The last part of the book, where Dylan finally confronts the hideous truth about what happened to Ellis did come slightly out of nowhere. That’s not to say it didn’t ring true, but it was hard to reconcile the image we’d been given up to this point with the truth.

I liked the fact that Dylan was, eventually, able to start looking as if he would look back on his time with Ellis fondly. At times uncomfortable reading, but there was also a lot of positivity that I found quite uplifting.

Thanks to NetGalley for allowing me to read this prior to publication.


‘The Fascinators’ – Andrew Eliopulos

The Fascinators was one of those reads that I’m not quite sure what to make of.

The prologue opens by getting us to see young Liv picked up by a group that we know nothing about and hints at something awful happening before completely switching focus. The story then shifts to a trio made up of Sam, James and Delia. They practise magic and are definitely something of an oddity in their hometown. We don’t know where their magic comes from or why it’s such a big deal to them, and this lack of detail was part of the issue with the book for me.

These characters live in a world where magic is fundamental to the story unfolding for us, yet we are never shown how we come to this position.

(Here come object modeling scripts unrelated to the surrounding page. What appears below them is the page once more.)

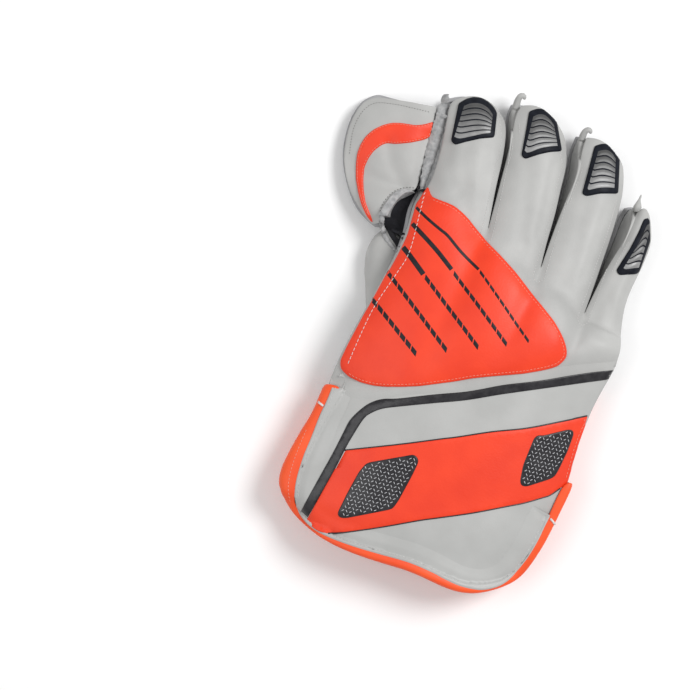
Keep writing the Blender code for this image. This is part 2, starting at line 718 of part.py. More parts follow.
def build_hand(mats):
    back = Hand(palm=False)
    palm = Hand(palm=True)
    shell("back_leather", back.sheet, LEATHER, mats["white_leather"])

    # The palm opens into the thumb stall
    width = palm.width
    hole, kept, wrist = [], [], []
    for n, face in enumerate(palm.sheet.faces):
        if n < palm.hand_faces:
            i, j = divmod(n, width - 1)
            in_rows = WINDOW_ROWS[0] <= i < WINDOW_ROWS[1]
            if in_rows and WINDOW_COLUMNS[0] <= j < WINDOW_COLUMNS[1]:
                hole.append(face)
                continue
        kept.append(face)
    cut = Sheet(palm.sheet.points, kept)
    cut.normals = palm.sheet.normals
    shell("palm_rubber", cut, RUBBER, mats["palm_rubber"])

    def wall_ends(indices, depth, sheet):
        away = Vector((0, 0, SEAM if sheet is palm.sheet else -SEAM))
        return [sheet.at(i, depth) + away for i in indices]

    for name in FINGERS:
        left, tip, right = back.edges[name]
        under_left, under_tip, under_right = palm.edges[name]
        path = left[:-1] + tip + right[-2::-1]
        under = under_left[:-1] + under_tip + under_right[-2::-1]
        top = wall_ends(path, LEATHER + SEAM, back.sheet)
        low = wall_ends(under, RUBBER + SEAM, palm.sheet)
        for line in (top, low):
            line[0] += Vector((SLIT_CLEARANCE, 0, 0))
            line[-1] -= Vector((SLIT_CLEARANCE, 0, 0))
        if name == "index":
            corner = len(left) - 1
            edge_top, edge_low = top[:corner + 1], low[:corner + 1]
            wall_between("index_edge", edge_top, edge_low, RUBBER, mats["palm_rubber"],
                         slope=0.5)
            top, low = top[corner:], low[corner:]
            for line in (top, low):
                line[0] = line[0] + (line[1] - line[0]).normalized() * EDGE_CORNER
        wall_between(name + "_gusset", top, low, LEATHER, mats["white_leather"])

    def side(name, edge, under_edge, material):
        top = wall_ends(edge, LEATHER + SEAM, back.sheet)
        low = wall_ends(under_edge, RUBBER + SEAM, palm.sheet)
        for line in (top, low):
            line[0] = line[0] + (line[1] - line[0]).normalized() * GAP
            line[-1] = line[-1] + (line[-2] - line[-1]).normalized() * SIDE_CORNER
        wall_between(name, top, low, LEATHER, material, bulge=SIDE_BULGE)

    side("thumb_side_gusset", back.left, palm.left, mats["white_leather"])
    side("outer_side_gusset", back.right[::-1], palm.right[::-1], mats["white_leather"])
    return back, palm, hole


def build_thumb(palm, hole, mats):
    """Stall that grows out of the window in the palm."""
    edges = {}
    for face in hole:
        for a, b in zip(face, face[1:] + face[:1]):
            edges[a] = edges.get(a, []) + [b]
    directed = {}
    pairs = {(a, b) for a in edges for b in edges[a]}
    for a, b in pairs:
        if (b, a) not in pairs:
            directed[a] = b
    start = min(directed)
    loop = [start]
    while directed[loop[-1]] != start:
        loop.append(directed[loop[-1]])
    base = [palm.sheet.points[i] for i in loop]
    centre = sum(base, Vector()) / len(base)
    foot, tip = place(THUMB[0][0], THUMB[0][1]), place(*THUMB_TIP)
    axis = (tip - foot).normalized()
    side = Vector((-axis.y, axis.x, 0))
    up = Vector((0, 0, 1))
    angles = []
    for p in base:
        d = p - centre
        angles.append(math.atan2(d.dot(axis), d.dot(side)))
    below = [palm.sheet.at(i, -SEAM) for i in loop]
    rings = [[p + (centre - p).normalized() * SEAM * 2 for p in below]]
    for x, station, width, depth in THUMB:
        middle = place(x, station)
        middle.z = THUMB_DEPTH * THUMB_LIE
        rings.append([middle + side * math.cos(a) * width * HAND_WIDTH
                      + up * math.sin(a) * depth * THUMB_DEPTH for a in angles])
    end = place(*THUMB_TIP)
    end.z = THUMB_DEPTH * THUMB_LIE
    rings.append([end + side * math.cos(a) * THUMB_TIP_SHARE * THUMB_DEPTH
                  + up * math.sin(a) * THUMB_TIP_SHARE * THUMB_DEPTH for a in angles])
    count = len(loop)
    points = [p for ring in rings for p in ring]
    faces = []
    for k in range(len(rings) - 1):
        for i in range(count):
            n = (i + 1) % count
            faces.append((k * count + i, k * count + n, (k + 1) * count + n,
                          (k + 1) * count + i))
    faces.append(tuple(range((len(rings) - 1) * count, len(rings) * count)))
    sheet = Sheet(points, faces)
    inside = sum(points, Vector()) / len(points)
    outward = sum((sheet.normals[i].dot(points[i] - inside) for i in range(len(points))))
    if outward < 0:
        sheet = Sheet(points, [face[::-1] for face in faces])
    shell("thumb_stall", sheet, LEATHER, mats["white_leather"])


def build_web(mats):
    web = facing(web_rows(False), up=True)
    under = facing(web_rows(True), up=False)
    shell("web_leather", web, LEATHER, mats["white_leather"])
    shell("web_rubber", under, RUBBER, mats["palm_rubber"])

    # The dark lining shows only in the opening beside the thumb
    width = WEB_COLUMNS + 1
    shown = []
    for n, face in enumerate(under.faces):
        i, j = divmod(n, WEB_COLUMNS)
        if i >= LINING_ROW and j < LINING_COLUMNS:
            shown.append(face)
    lining = Sheet(under.points, shown)
    lining.normals = under.normals
    shell("thumb_lining", lining, LINING, mats["dark_lining"], -RUBBER - 2 * GAP)

    rows = range(LINING_ROW + 1, WEB_ROWS)
    path = [i * width for i in rows]
    inward = [i * width + 1 for i in rows]
    lips = [OPENING_LIP] * len(path)
    binding("thumb_opening_binding", web, path, inward, LEATHER, lips, mats["palm_rubber"])
    return web


def build_cuff(mats):
    back = facing(cuff_rows(False), up=True)
    palm = facing(drawn_in(cuff_rows(True), PALM_PAD / 2), up=False)
    shell("cuff_back", back, BACK_PAD, mats["white_leather"])
    shell("cuff_palm", palm, PALM_PAD, mats["white_leather"])

    width = CUFF_COLUMNS + 1
    last = len(CUFF_ROWS) - 1

    def corner(i, j):
        return i * width + j

    def edge_path(right_rows):
        path = [corner(i, 0) for i in range(last)]
        inward = [corner(i, 1) for i in range(last)]
        lips = [mix(SIDE_LIP, FOOT_LIP, smooth(0.65, 1.0, i / last)) for i in range(last)]
        path += [corner(last, j) for j in range(width)]
        inward += [corner(last - 1, min(max(j, 1), width - 2)) for j in range(width)]
        lips += [FOOT_LIP] * width
        for i in range(last - 1, last - 1 - right_rows, -1):
            path.append(corner(i, width - 1))
            inward.append(corner(i, width - 2))
            lips.append(FOOT_LIP)
        return path, inward, lips

    path, inward, lips = edge_path(RIGHT_BOUND_ROWS)
    binding("cuff_back_binding", back, path, inward, BACK_PAD, lips, mats["orange_binding"])
    path, inward, lips = edge_path(last - 1)
    path, inward, lips = path[1:], inward[1:], lips[1:]
    binding("cuff_palm_binding", palm, path[::-1], inward[::-1], PALM_PAD, lips[::-1],
            mats["orange_binding"])

    # Thin leather joins the two flaps inside both edges
    for name, column in (("cuff_thumb_gusset", 1), ("cuff_outer_gusset", width - 2)):
        rows = range(*CUFF_GUSSET_ROWS)
        top = [back.at(corner(i, column), BACK_PAD + SEAM) for i in rows]
        low = [palm.at(corner(i, column), PALM_PAD + SEAM) for i in rows]
        if column == 1:
            top.reverse()
            low.reverse()
        wall_between(name, top, low, LEATHER, mats["white_leather"])
    return back


def build_trim(hand, cuff, web, mats):
    sewn_on("back_panel", hand.sheet, BACK_PANEL, TRIM, SEAT, mats["orange_leather"])
    sewn_on("cuff_stripe", cuff, CUFF_STRIPE, TRIM, SEAT, mats["black_vinyl"])
    sewn_on("cuff_band", cuff, CUFF_BAND, TRIM, SEAT, mats["orange_leather"])
    over_band = SEAT * 2 + TRIM
    sewn_on("cuff_patch_left", cuff, PATCH_LEFT, TRIM, over_band, mats["black_vinyl"])
    sewn_on("cuff_patch_right", cuff, PATCH_RIGHT, TRIM, over_band, mats["black_vinyl"])
    for name, outline in GUARDS.items():
        sewn_on("guard_base_" + name, hand.sheet, outline, GUARD, SEAT, mats["black_vinyl"])
        sewn_on("guard_slats_" + name, hand.sheet, inset(outline, GUARD_RIM), GUARD,
                SEAT * 2 + GUARD, mats["metal_grey"])
    sewn_on("web_stripe", web, WEB_STRIPE, TRIM, SEAT, mats["orange_leather"])
    for name in NUBBED:
        corner = hand.sheet.points[hand.edges[name][1][0]]
        ball = bmesh.new()
        bmesh.ops.create_uvsphere(ball, u_segments=10, v_segments=6, radius=NUB_RADIUS)
        for vert in ball.verts:
            vert.co.y *= NUB_LENGTH / (2 * NUB_RADIUS)
        mesh = bpy.data.meshes.new("seam_nub_" + name)
        ball.to_mesh(mesh)
        ball.free()
        mesh.materials.append(mats["white_leather"])
        mesh.shade_smooth()
        nub = bpy.data.objects.new("seam_nub_" + name, mesh)
        nub.location = corner + Vector(NUB_LEAN).normalized() * (NUB_LENGTH / 2 + GAP)
        bpy.context.scene.collection.objects.link(nub)


def stand_on_origin():
    """Move all pieces so that the glove's box is centred over the origin."""
    bpy.context.view_layer.update()
    graph = bpy.context.evaluated_depsgraph_get()
    corners = []
    for obj in bpy.data.objects:
        if not obj.hide_render:
            shown = obj.evaluated_get(graph)
            corners += [obj.matrix_world @ Vector(c) for c in shown.bound_box]
    low = Vector([min(c[k] for c in corners) for k in range(3)])
    high = Vector([max(c[k] for c in corners) for k in range(3)])
    shift = Vector(((low.x + high.x) / 2, (low.y + high.y) / 2, low.z))
    for obj in bpy.data.objects:
        obj.location -= shift


def main():
    clear_scene()
    mats = make_materials()
    back, palm, hole = build_hand(mats)
    build_thumb(palm, hole, mats)
    web = build_web(mats)
    cuff = build_cuff(mats)
    build_trim(back, cuff, web, mats)
    stand_on_origin()


main()
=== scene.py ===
# %% [markdown]
# # Dressing a wicketkeeper's glove
# The solids of the glove are already built: this lesson loads them as a fixed frame and
# gives every one of them its leather, rubber, thread and shine.  The glove lies palm
# down, so the padded back, the split cuff and the catching web do most of the talking.
#
# Each step says what the piece is on the real glove and how it is made here.

# %% Load the solids
import math

import bmesh
import bpy
import numpy as np
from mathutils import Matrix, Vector
from mathutils.bvhtree import BVHTree
from mathutils.geometry import delaunay_2d_cdt


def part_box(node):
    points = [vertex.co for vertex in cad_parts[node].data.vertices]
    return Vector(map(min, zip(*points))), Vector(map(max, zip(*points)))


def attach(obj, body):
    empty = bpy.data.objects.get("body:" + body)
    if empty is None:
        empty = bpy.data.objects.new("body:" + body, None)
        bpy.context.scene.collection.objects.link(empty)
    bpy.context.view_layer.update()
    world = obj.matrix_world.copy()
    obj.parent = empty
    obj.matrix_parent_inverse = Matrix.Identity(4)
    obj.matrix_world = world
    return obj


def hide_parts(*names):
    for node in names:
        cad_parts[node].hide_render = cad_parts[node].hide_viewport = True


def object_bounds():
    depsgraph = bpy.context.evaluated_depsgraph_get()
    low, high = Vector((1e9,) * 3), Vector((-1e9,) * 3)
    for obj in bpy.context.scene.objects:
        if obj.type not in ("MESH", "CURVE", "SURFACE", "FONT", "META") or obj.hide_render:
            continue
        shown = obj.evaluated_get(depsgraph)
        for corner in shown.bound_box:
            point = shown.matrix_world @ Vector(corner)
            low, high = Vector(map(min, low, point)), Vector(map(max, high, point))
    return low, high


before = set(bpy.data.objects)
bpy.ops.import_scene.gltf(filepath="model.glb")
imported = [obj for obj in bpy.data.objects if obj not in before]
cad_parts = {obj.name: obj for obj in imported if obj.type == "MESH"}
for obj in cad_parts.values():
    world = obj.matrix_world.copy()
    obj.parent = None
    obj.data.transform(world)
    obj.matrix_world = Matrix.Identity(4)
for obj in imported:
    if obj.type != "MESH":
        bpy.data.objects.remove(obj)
solid_low, solid_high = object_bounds()
print("solids:", len(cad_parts), "size in mm:",
      [round((b - a) * 1000, 1) for a, b in zip(solid_low, solid_high)])

# %% [markdown]
# ## A way to say where things are
# A glove maker measures from the knuckles.  The plan places below are millimetres from
# a mark on the knuckle line, +x towards the little finger and +y towards the
# fingertips.  The mark is found from the box of the leather back, so it follows the
# solids and nothing has to be fitted by eye.

# %% Plan places
MM = 0.001
BACK_LOW, BACK_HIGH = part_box("back_leather")
MARK_FROM_THUMB_SIDE = 83.4 * MM
MARK_FROM_WRIST = 47.9 * MM
MARK = np.array([BACK_LOW.x + MARK_FROM_THUMB_SIDE, BACK_LOW.y + MARK_FROM_WRIST])
ABOVE = BACK_HIGH.z + 0.1


def plan(places):
    """Places in millimetres from the mark, as metres in the frame."""
    return MARK + np.array(places, float) * MM


print("mark in mm:", (MARK * 1000).round(1))

# %% [markdown]
# ## Finishes
# A finish is a Principled shader fed by a little noise.  Two things sell a material
# close up: its colour is never quite even, and light catches a fine relief.  One helper
# lays the mottled colour, another the relief, and every finish below is those two with
# different numbers.

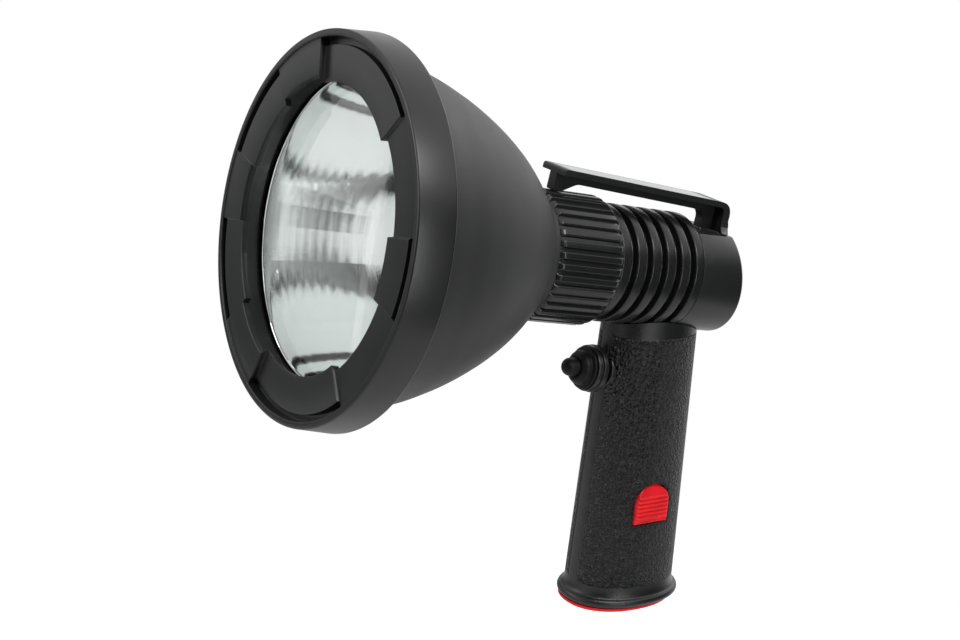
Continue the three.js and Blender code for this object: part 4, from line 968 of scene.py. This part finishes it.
def clip_outline():
    """The clip's side view: its foot, its slope, the slot with its rounded end and the rear bend.

    The slot's end is a quarter circle of the radius r, (y + r cos a, z + r + r sin a), over a
    straight drop to the seat on the cap.
    """
    thick = 5.8
    chin, foot_end, neck, slot_end, bend, rear = 27.4, 108.5, 115.8, 181.4, 194.6, 194.8
    radius = (clip_top(slot_end) - thick - CLIP_SEAT) / 2
    a = np.radians(np.linspace(90, 0, 13))
    slot = np.stack([slot_end + radius * np.cos(a), CLIP_SEAT + radius * (1 + np.sin(a)), 0 * a], -1)
    corners = [
        (CLIP_FRONT, CLIP_HEIGHT, 1.35), (CLIP_FRONT, chin, 0.6), (foot_end, chin, 0.5),
        (neck, clip_top(neck) - thick, 1.6), *slot, (slot_end + radius, CLIP_SEAT, 0.0),
        (rear, CLIP_SEAT, 0.0), (rear, clip_top(bend), 6.0)]
    return refined(rounded(corners, 9), 3.0)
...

With the arrival of new guy Denver we can see there’s a shift in the dynamics but it’s unclear just why this comes about.

A key factor in this story is the focus on Sam coming to terms with his feelings for James and how this impacts on their group dynamic. There’s clearly been tension for some time before we encounter the group but we don’t really get to understand this until a lot later on, by which time we’ve probably decided our views on them all and what we want to happen.

In terms of plot, it’s actually quite straightforward – but without really getting a full picture of the world/attitudes to magic it was quite hard to really understand the significance of details until quite late on. Sam was infuriating at times, but the end result was actually quite positive and suggested that his relationship with James could have been held up to closer scrutiny.